COMPOSING PROMPTS FOR PHOTOREALISTIC IMAGES
This post is not directed towards every AI artist that is exploring this revolutionary new art form. It can’t be all things to all people and I know that I don’t have the expertise, or the knowledge of the fundamentals, to intelligently discuss creating illustrations, watercolors, oil paintings, video game simulations, 3D models and so forth.
In this installment of the series on AI imaging we will be discussing how to create effective prompts for photorealistic images. From a photographer’s point of view. From someone who spent fifty years behind the lenses of cameras of all types. From someone whose entire life revolved around the business of professional photography. From someone who knows and understands the fundamentals of the craft.
What Makes A Great Image?
During my career as a professional photographer I had the privilege of judging the annual print competition for WPPI (Wedding and Portrait Photographers International). This is, arguably, the most prestigious photography competition in the world of wedding and portrait photography. The competitors were the-best-of-the-best from all around the globe.
As judges we were charged with the responsibility of viewing, scoring and offering critique on incredible images submitted by the world’s best image makers. There are numerous parameters by which we would evaluate this photographic art. I’m going to discuss just a few of those in relation to how I use those traditional guidelines when creating effective prompts for photorealistic images.
Impact
When you view an image for the very first time it should “WOW” you. Your first reaction to seeing a potential award-winning image should be one of astonishment. If an image looks the same as hundreds of images you have seen before, then the artist has not delivered on the impact factor.
To achieve this important quality of impact, I start my prompts with a description of the scene, as I picture it in my mind’s eye, including details that I know will give the image that desired impact. The prompt for the live performance image seen above started as follows: “In this photorealistic image, a heavy metal band guitarist is seen playing with intense energy and passion in front of a roaring crowd at an arena concert. The musician is waist up, and the spotlight shines brightly on him, illuminating his face and amplifying his stage presence. The stage is alive with colorful accent stage lights, which add to the electrifying atmosphere of the show.”
Composition
By default most AI image generators are going to place your subject dead center in the frame. Why? Because that’s what most casual photographers do and the AI bots have scraped billions of those images in building their data sets.
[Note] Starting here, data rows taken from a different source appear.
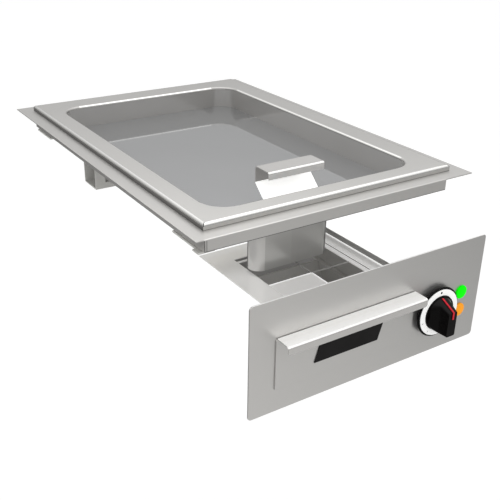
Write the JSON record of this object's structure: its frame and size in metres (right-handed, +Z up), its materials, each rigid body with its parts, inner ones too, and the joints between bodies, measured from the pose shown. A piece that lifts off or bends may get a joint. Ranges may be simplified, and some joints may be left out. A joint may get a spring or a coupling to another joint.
{
  "type": "built-in induction griddle",
  "caption": "Recessed rectangular griddle pan in a flat worktop flange, with a drain plug and chute above a grease drawer in a separate front panel with a rotary control and lamps.",
  "frame": {"origin": "on the underside of the worktop flange, halfway along its front strip, where it rests on the worktop", "axes": "+X to the right as seen from the front, +Y to the back, +Z up"},
  "size_m": [0.4448, 0.6026, 0.2642],
  "materials": {
    "brushed_sheet": "fine brushed stainless steel sheet",
    "inner_sheet": "plain mill-finish steel sheet",
    "griddle_steel": "polished cooking plate, nearly mirror bright",
    "small_steel": "plain turned steel",
    "ferrite": "matt dark sintered ferrite",
    "coil_winding": "varnished copper litz winding",
    "insulation": "pale mineral fibre board",
    "terminal_plastic": "matt pale moulded plastic",
    "black_plastic": "semi-gloss black moulded plastic",
    "white_plastic": "matt white printed ring",
    "red_plastic": "red inlay",
    "green_lens": "translucent green lens",
    "orange_lens": "translucent orange lens"
  },
  "bodies": {
    "griddle_unit": {"top_frame": "brushed_sheet", "skirt_left": "brushed_sheet", "skirt_right": "brushed_sheet", "skirt_rear": "brushed_sheet", "clamp_front_left": "inner_sheet", "clamp_front_right": "inner_sheet", "clamp_rear_left": "inner_sheet", "clamp_rear_right": "inner_sheet", "griddle_plate": "griddle_steel", "drain_chute": "brushed_sheet", "insulation_sheet": "insulation", "coil_carrier": "inner_sheet", "carrier_bolt_front_left": "small_steel", "carrier_bolt_front_right": "small_steel", "carrier_bolt_rear_left": "small_steel", "carrier_bolt_rear_right": "small_steel", "induction_coil_front": "coil_winding", "induction_coil_rear": "coil_winding", "ferrite_front_1": "ferrite", "ferrite_front_2": "ferrite", "ferrite_front_3": "ferrite", "ferrite_front_4": "ferrite", "ferrite_rear_1": "ferrite", "ferrite_rear_2": "ferrite", "ferrite_rear_3": "ferrite", "ferrite_rear_4": "ferrite", "plate_sensor": "small_steel", "terminal_block": "terminal_plastic", "rear_channel": "inner_sheet", "front_channel": "inner_sheet", "front_panel": "brushed_sheet", "lower_cover": "brushed_sheet", "drip_deflector": "brushed_sheet", "drawer_runner_left": "inner_sheet", "drawer_runner_right": "inner_sheet", "housing_rear": "inner_sheet", "hanger_bracket": "inner_sheet", "knob_bezel": "black_plastic", "dial_ring": "white_plastic", "potentiometer": "small_steel", "pot_nut": "small_steel", "lamp_lens_green": "green_lens", "lamp_lens_orange": "orange_lens", "lamp_body_green": "black_plastic", "lamp_body_orange": "black_plastic"},
    "grease_drawer": {"drawer_front": "brushed_sheet", "drawer_handle": "brushed_sheet", "grease_tray": "brushed_sheet", "blank_plate": "black_plastic"},
    "control_knob_body": {"control_knob": "black_plastic", "knob_pointer": "red_plastic", "pot_shaft": "small_steel"},
    "drain_plug_body": {"drain_plug": "brushed_sheet"}
  },
  "joints": [
    {"name": "drawer_slide", "type": "slide", "parent": "griddle_unit", "child": "grease_drawer", "axis": [0, -1, 0], "range_m": [0, 0.1]},
    {"name": "knob_turn", "type": "hinge", "parent": "griddle_unit", "child": "control_knob_body", "pos_m": [0.162, -0.0215, -0.186], "axis": [0, 1, 0], "range_deg": [0, 270]},
    {"name": "plug_lift", "type": "slide", "parent": "griddle_unit", "child": "drain_plug_body", "axis": [0, 0, 1], "range_m": [0, 0.06]}
  ]
}
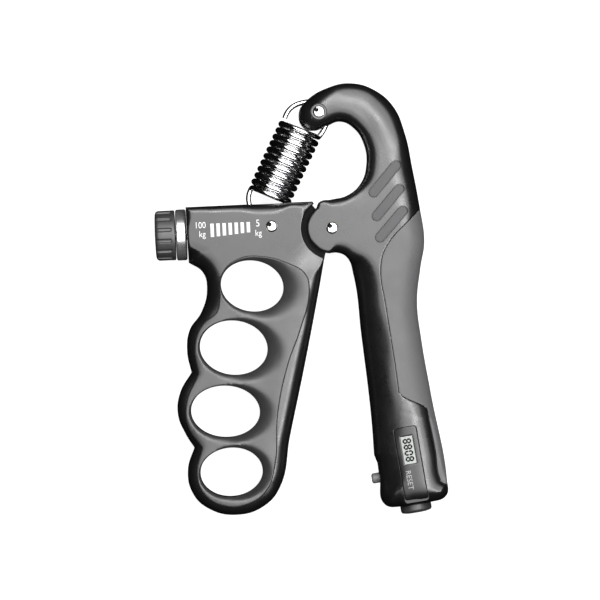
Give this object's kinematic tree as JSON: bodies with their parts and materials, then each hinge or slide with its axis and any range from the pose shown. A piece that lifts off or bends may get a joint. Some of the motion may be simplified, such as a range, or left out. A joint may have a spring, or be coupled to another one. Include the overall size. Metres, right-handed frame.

To get your AI image generator to adhere to what professional image makers refer to as the rule of thirds you have to give it that guidance in your prompt. The prompt for the bridal image above included the instructions: “…the bride is standing in the right 1/3 of the frame looking to her right. Her eyes are focused on her bridal bouquet of white and pastel pink flowers, which is placed in the left 1/3 of the frame…”
Technical Expertise
If you wish to use AI to create extraordinary special effects photographs you should have a good working knowledge of what goes into creating such images in a traditional photographic environment. I see so many prompts being shared online where the image makers throw a “word salad” of random photographic terms at the AI bot, with no command of the underlying fundamentals of the instructions they’re giving. You need to have a good command of photographic fundamentals if you want to compose effective prompts for photorealistic images.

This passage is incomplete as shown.